KETCHIKAN, Alaska (AP) — A landslide in a city near the southern tip of the Alaska Panhandle demolished the back side of a grocery store.
No one was injured early Thursday when the landslide took out the back wall of Tatsuda’s IGA in Ketchikan, the Ketchikan Daily News reported. The building suffered severe enough damage to be condemned.
Rock, dirt and trees knocked over shelves and pushed ceiling beams out of place. The impact ruptured the sprinkler system, affecting the entire structure, including an attached liquor store, city public works director Mark Hilson said.
“Trees, rocks, overburden came down, went right in the store,” Hilson said. “Blew out the back wall, came in through the roof, through the aisles, structurally damaged it. The impact of the rock falling, dirt falling, trees falling, blew out the insulation, the soffit, some windows.”
Behind the store, nothing is visible but rock, he said.
“It looks like a rock pile,” Hilson said. “It’s just rock piled up.”
The last employee left the store at 11:30 p.m.

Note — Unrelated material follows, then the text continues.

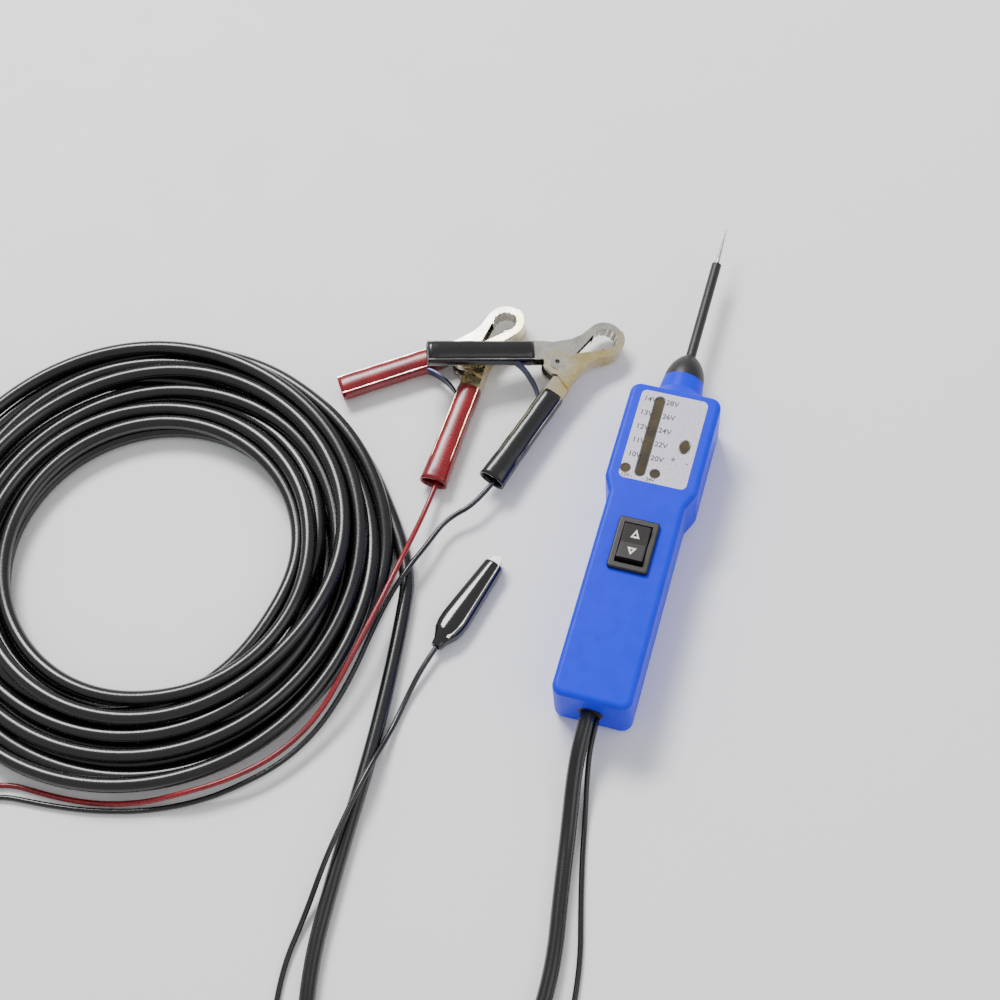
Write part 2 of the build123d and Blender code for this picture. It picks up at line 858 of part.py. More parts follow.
# The black clip leans on the red one: its nose is on the surface and its pin is up.
black_lean = radians(13.4)
black_heading = radians(-13.2)
black_axis = Vector(
    sin(black_lean) * cos(black_heading), sin(black_lean) * sin(black_heading), cos(black_lean)
)
black_aim = Vector(cos(radians(46.4)), sin(radians(46.4)), 0)
black_aim = black_aim - black_axis * black_aim.dot(black_axis)
black_place = Plane(origin=(-50.5, 29.3, 8.7), x_dir=black_aim, z_dir=black_axis).location
for colour, place in (("red", red_place), ("black", black_place)):
    for name, shape in clip_pieces.items():
        save(place * shape, f"{colour}_{name}")

# ---- crocodile clip
croc_upper = area(
    [(-9.5, 1.4), (-9.5, 3.5), (-4, 4.2), (4, 3.5), (22, 2.6), (croc_nose, 1.5), (croc_nose, 0.15), (0, 0.15)]
)
croc_lower = area(
    [
        (-11.5, 1.9),
        (-11.5, 2.9),
        (-4, 4.2),
        (4, 3.5),
        (22, 2.6),
        (croc_nose, 1.5),
        (croc_nose, 0.15),
        (0, 0.15),
        (-2, 1.9),
    ]
)


def croc_half(face, depth, bore):
    face += Circle(croc_ear_radius)
    room = croc_ear_radius + croc_ear_gap
    half = slab(face, depth) - slab(hollow_of(face, croc_sheet, room), depth - 2 * croc_sheet)
    return half - Cylinder(bore / 2, depth)


croc_screw = (
    Pos(croc_screw_x, -2.85, 0) * Rot(90, 0, 0) * Cylinder(croc_screw_diameter / 2, 1.0)
    + Pos(croc_screw_x, -2.45, 0) * Rot(90, 0, 0) * Cylinder(1.6, 0.9)
)
croc_free = croc_half(croc_upper, croc_inner_depth, croc_rivet_diameter + 2 * clip_pin_clearance)
croc_wired = below_of(croc_half(croc_lower, croc_outer_depth, croc_rivet_diameter)) - croc_screw
croc_reach = croc_outer_depth / 2
croc_rivet = Cylinder(croc_rivet_diameter / 2, 2 * croc_reach)
croc_spring = Cylinder(croc_spring_outer / 2, croc_spring_depth) - Cylinder(
    croc_rivet_diameter / 2 + 0.3, croc_spring_depth
)
for side in (-1, 1):
    croc_spring += Pos(-3.6, side * 1.7, 0) * Rot(0, 0, side * -12) * Box(5.2, 0.6, 1.0)


def boot_skin(wall):
    stations = [
        (croc_boot_back, croc_boot_neck, croc_boot_neck),
        (-12.2, 8.2, 7.4),
        (-4.5, 10.9, 7.4),
        (5.0, 9.8, 7.4),
        (croc_boot_front, 7.6, 7.4),
    ]
    rings = [
        Plane(origin=(x, 0, 0), x_dir=(0, 1, 0), z_dir=(1, 0, 0))
        * RectangleRounded(wide - 2 * wall, tall - 2 * wall, 1.25 - wall)
        for x, wide, tall in stations
    ]
    return loft(rings, ruled=True)


croc_boot = boot_skin(0) - boot_skin(croc_boot_wall)
croc_boot -= Pos(croc_boot_back, 0, 0) * Rot(0, 90, 0) * Cylinder(lead_diameter / 2, 4)
croc_pieces = {
    "croc_free_jaw": croc_free,
    "croc_wired_jaw": croc_wired,
    "croc_rivet": croc_rivet,
    "croc_spring": croc_spring,
    "croc_boot": croc_boot,
    "croc_screw": croc_screw,
}
croc_place = Pos(-57.0, -79.1, 3.7) * Rot(0, 0, 73.0)
for name, shape in croc_pieces.items():
    save(croc_place * shape, name)

# ---- coil: one closed solid of the outer shape of all its turns
coil_profile = [
    (coil_inner_radius, 1.2),
    (coil_inner_radius + 1.2, 0),
    (coil_outer_radius - 1.2, 0),
    (coil_outer_radius, 1.2),
    (coil_outer_radius, coil_height - coil_bulge),
    (coil_outer_radius - coil_bulge, coil_height),
    (coil_inner_radius + 1.6, coil_height),
    (coil_inner_radius, coil_height - 1.6),
]
coil = Pos(coil_x, coil_y, 0) * revolve(
    area(coil_profile).moved(Location(Plane.XZ)), Axis.Z
)
clip_swing = 52.3
coil -= upright(-86.6, 25.1, 0, coil_height, 2 * clip_swing)


# ---- routes of the cords
tail_out_angle = 200.0
tail_out_radius = 89.0
tail_out_reach = 41.5        # from the coil to the split sleeve
tail_in = (-80.5, -66.0)
tail_in_heading = 130.0
tail_in_reach = 14.0
tail_in_stub = 12.0
split_rest = split_diameter / 2 + 0.05
lead_spread = 1.4            # of each lead from the split sleeve's middle


def tail_out(reach, side, z):
    heading = radians(tail_out_angle + 90)
    x, y, _ = coil_spot(tail_out_angle, tail_out_radius, 0)
    return (
        x + reach * cos(heading) - side * sin(heading),
        y + reach * sin(heading) + side * cos(heading),
        z,
    )


def tail_in_spot(reach):
    heading = radians(tail_in_heading)
    return (tail_in[0] + reach * cos(heading), tail_in[1] + reach * sin(heading), cable_rest)


def rod(start, end, diameter):
    line = Line(start, end)
    return sweep(Plane(origin=start, z_dir=line % 0) * Circle(diameter / 2), path=line)


def clip_lead_end(place, reach):
    spot = (place * Pos(*wired_spot(reach), 0)).position
    return (spot.X, spot.Y, spot.Z)


def croc_lead_end(reach):
    spot = (croc_place * Pos(reach, 0, 0)).position
    return (spot.X, spot.Y, spot.Z)


split_end = tail_out_reach + split_length
cable_in_split = split_length / 2
main_points = [
    (cable_x, tail_y + cable_inside, cable_z),
    (cable_x, tail_y - 7.5, cable_z),
    (-0.2, -129.0, 7.2),
    (2.6, -147.0, cable_rest),
    (6.0, -169.5, cable_rest),
    (10.2, -194.0, cable_rest),
    (9.5, -221.0, cable_rest),
    (-2.5, -243.0, cable_rest),
    (-24.0, -255.0, cable_rest),
    (-47.0, -252.0, cable_rest),
    (-63.0, -237.0, cable_rest),
    (-68.6, -213.0, cable_rest),
    (-70.3, -188.0, cable_rest),
    (-71.4, -163.0, cable_rest),
    (-72.2, -138.0, cable_rest),
    (-74.2, -113.0, cable_rest),
    (-76.9, -89.0, cable_rest),
    (*tail_in, cable_rest),
    tail_in_spot(tail_in_reach),
]
main_cable = cord("main_cable", main_points, cable_diameter)
save(main_cable, "main_cable")
coil -= main_cable
coil += rod(tail_in_spot(tail_in_reach), tail_in_spot(tail_in_reach + tail_in_stub), cable_diameter)
coil += rod(
    tail_out(cable_in_split, 0, cable_rest), tail_out(tail_out_reach, 0, cable_rest), cable_diameter
)
save(coil, "main_cable_coil")

split = rod(
    tail_out(tail_out_reach, 0, split_rest), tail_out(split_end, 0, split_rest), split_diameter
)
for side in (-1, 1):
    split -= rod(
        tail_out(split_end - cable_in_split, side * lead_spread, split_rest),
        tail_out(split_end, side * lead_spread, split_rest),
        lead_diameter,
    )
save(split, "split_sleeve")

red_points = [
    tail_out(split_end - cable_in_split, lead_spread, split_rest),
    tail_out(split_end + 7.0, lead_spread, split_rest),
    (-226.0, -193.5, 2.2),
    (-211.0, -193.0, lead_rest),
    coil_spot(258, 98.2, lead_rest),
    coil_spot(270, 96.6, lead_rest),
    coil_spot(280, 96.4, lead_rest),
    coil_spot(290, 96.6, 3.4),
    coil_spot(299, 96.6, 6.8),
    coil_spot(308, 97.0, 7.2),
    coil_spot(317, 97.3, 7.0),
    coil_spot(326, 96.4, 7.2),
    coil_spot(334, 94.6, 8.6),
    coil_spot(342, 92.6, 11.2),
    (-87.2, -101.7, on_coil),
    (-84.9, -86.7, on_coil + 0.4),
    (-83.3, -71.6, on_coil),
    (-82.4, -57.5, 9.2),
    clip_lead_end(red_place, clip_handle_reach + 14.0),
    clip_lead_end(red_place, terminal_reach),
]
save(cord("red_lead", red_points, lead_diameter), "red_lead")

black_points = [
    tail_out(split_end - cable_in_split, -lead_spread, split_rest),
    tail_out(split_end + 8.0, -lead_spread, split_rest),
    (-227.5, -197.5, 2.2),
    (-211.0, -197.0, lead_rest),
    coil_spot(258, 103.5, lead_rest),
    coil_spot(270, 100.0, lead_rest),
    coil_spot(280, 99.0, lead_rest),
    coil_spot(291, 99.0, lead_rest),
    coil_spot(302, 99.4, 2.2),
    coil_spot(311, 99.8, 4.6),
    coil_spot(320, 99.8, 4.6),
    coil_spot(329, 98.4, 5.4),
    coil_spot(337, 96.4, 7.4),
    coil_spot(345, 94.6, 8.9),
    (-84.9, -95.7, 9.4),
    (-83.4, -82.5, 8.9),
    (-80.6, -69.5, 8.4),
    (-76.6, -56.5, 6.6),
    (-73.0, -44.0, 5.6),
    clip_lead_end(black_place, clip_handle_reach + 15.0),
    clip_lead_end(black_place, terminal_reach),
]
save(cord("black_lead", black_points, lead_diameter), "black_lead")

ground_points = [
    (ground_lead_x, tail_y + cable_inside, ground_lead_z),
    (ground_lead_x, tail_y - 7.5, ground_lead_z),
    (4.0, -127.5, 5.0),
    (7.0, -141.5, lead_rest),
    (9.6, -155.0, lead_rest),
    (13.4, -171.0, lead_rest),
    (18.4, -190.0, lead_rest),
    (20.5, -214.0, lead_rest),
    (13.0, -240.0, lead_rest),
    (-8.0, -260.0, lead_rest),
    (-34.0, -266.0, lead_rest),
    (-58.0, -258.0, lead_rest),
    (-74.0, -239.0, lead_rest),
    (-77.6, -217.0, lead_rest),
    (-76.0, -199.5, 1.6),
    (-74.2, -181.0, cable_diameter + 2.4),
    (-72.4, -163.5, cable_diameter + 2.5),
    (-70.2, -146.0, cable_diameter + 2.2),
    (-67.9, -128.0, 1.6),
    (-66.4, -114.0, 1.6),
    croc_lead_end(-24.0),
    croc_lead_end(-12.0),
]
save(cord("ground_lead", ground_points, lead_diameter), "ground_lead")

wire_points = [
    (cable_x, tail_y + cable_inside, cable_z),
    (cable_x, tail_y + cable_inside + 6.0, cable_z),
    (-0.6, breaker_y - 4.0, 13.4),
    (-0.3, breaker_y + 6.0, 12.8),
    (0, switch_y - terminal_pitch - 6.4, 8.4),
    (0, switch_y - terminal_pitch - 0.4, 8.4),
]
save(cord("supply_wire", wire_points, wire_diameter), "supply_wire")

contact_y = flange_y - locknut_length
contact = block(
    -contact_width / 2,
    contact_width / 2,
    contact_y - contact_thickness,
    contact_y,
    parting_height - contact_width / 2,
    board_bottom,
) + block(
    -contact_width / 2,
    contact_width / 2,
    contact_y - contact_reach,
    contact_y,
    board_bottom - contact_thickness,
    board_bottom,
)
save(contact, "probe_contact")
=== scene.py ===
import json
import math
import bmesh
import bpy
import numpy as np
from mathutils import Matrix, Vector


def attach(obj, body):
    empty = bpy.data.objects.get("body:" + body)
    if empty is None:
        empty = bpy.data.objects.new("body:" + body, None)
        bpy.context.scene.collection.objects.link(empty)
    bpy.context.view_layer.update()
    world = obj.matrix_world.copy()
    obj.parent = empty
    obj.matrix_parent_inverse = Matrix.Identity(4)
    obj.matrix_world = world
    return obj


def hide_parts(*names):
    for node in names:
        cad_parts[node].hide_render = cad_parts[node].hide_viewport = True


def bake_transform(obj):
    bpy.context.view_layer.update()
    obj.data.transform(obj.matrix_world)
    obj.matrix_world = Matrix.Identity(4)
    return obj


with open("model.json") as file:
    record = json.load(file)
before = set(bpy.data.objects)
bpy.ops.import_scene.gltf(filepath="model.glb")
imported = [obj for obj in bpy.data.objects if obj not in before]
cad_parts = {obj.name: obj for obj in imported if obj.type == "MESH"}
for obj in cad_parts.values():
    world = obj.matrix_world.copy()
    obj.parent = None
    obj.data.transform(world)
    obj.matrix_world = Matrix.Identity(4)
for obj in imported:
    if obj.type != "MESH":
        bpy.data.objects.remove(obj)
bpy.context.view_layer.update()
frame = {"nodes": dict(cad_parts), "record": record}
mm = 0.001


def metres(points):
    return [tuple(value * mm for value in point) for point in points]


# The camera stands over the near right corner and is rolled a little.
cameraSet = {"place": (61.6, -302.3, 560.8), "azimuth": 23.4, "elevation": 62.0, "roll": 8.0, "lens": 59.8}


def makeCamera():
    azimuth = math.radians(cameraSet["azimuth"])
    elevation = math.radians(cameraSet["elevation"])
    forward = Vector((
        -math.sin(azimuth) * math.cos(elevation),
        math.cos(azimuth) * math.cos(elevation),
        -math.sin(elevation),
    ))
    right = forward.cross(Vector((0, 0, 1))).normalized()
    turn = Matrix.Rotation(math.radians(cameraSet["roll"]), 3, forward)
    right = turn @ right
    up = right.cross(forward)
    data = bpy.data.cameras.new("camera")
    data.lens = cameraSet["lens"]
    data.sensor_width = 36.0
    camera = bpy.data.objects.new("camera", data)
    rotation = Matrix((right, up, -forward)).transposed()
    camera.matrix_world = Matrix.Translation(Vector(cameraSet["place"]) * mm) @ rotation.to_4x4()
    bpy.context.scene.collection.objects.link(camera)
    bpy.context.scene.camera = camera


makeCamera()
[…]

Wednesday. Emergency responders received a call about the slide just before 1 a.m. from a security company. The slide set off a fire alarm. The store owners were there when firefighters arrived, fire marshal Andrea Buchanan said.
Water and structural damage was apparent when firefighters entered the building, Buchanan said, both to load-bearing walls and the roof system.
“I saw trees that had come off like, I would say, from the top of the cliff or rock wall, had penetrated through the roof of the building,” Buchanan said.
Bill Tatsuda owns the store with his daughter, Katherine. In a social media message, Katherine Tatsuda said they were glad the slide occurred when no one was in the store. There is no timetable for reopening, her father said.
“It looks like it’s going to be an awful long time, if ever, reopening the store,” Bill Tatsuda said in an interview.
The store employed about 25 people. Workers helped move salvageable products into a refrigeration unit.
“Store’s been there 46 years, and we’ve been very fortunate that this hasn’t happened before to this degree,” Tatsuda said. “And, you know, I personally have been there the whole time and have had a very good ride with this thing. Just unfortunate that it’s come to such a sudden end.”
Ketchikan is a city of 8,150 on the southwestern coast of Revillagigedo Island, about 690 miles (1,110 kilometers) north of Seattle. It’s the first Alaska port of call for cruise ships and state ferries. The city is known for its waterfront and the steep, forested terrain that rises behind homes.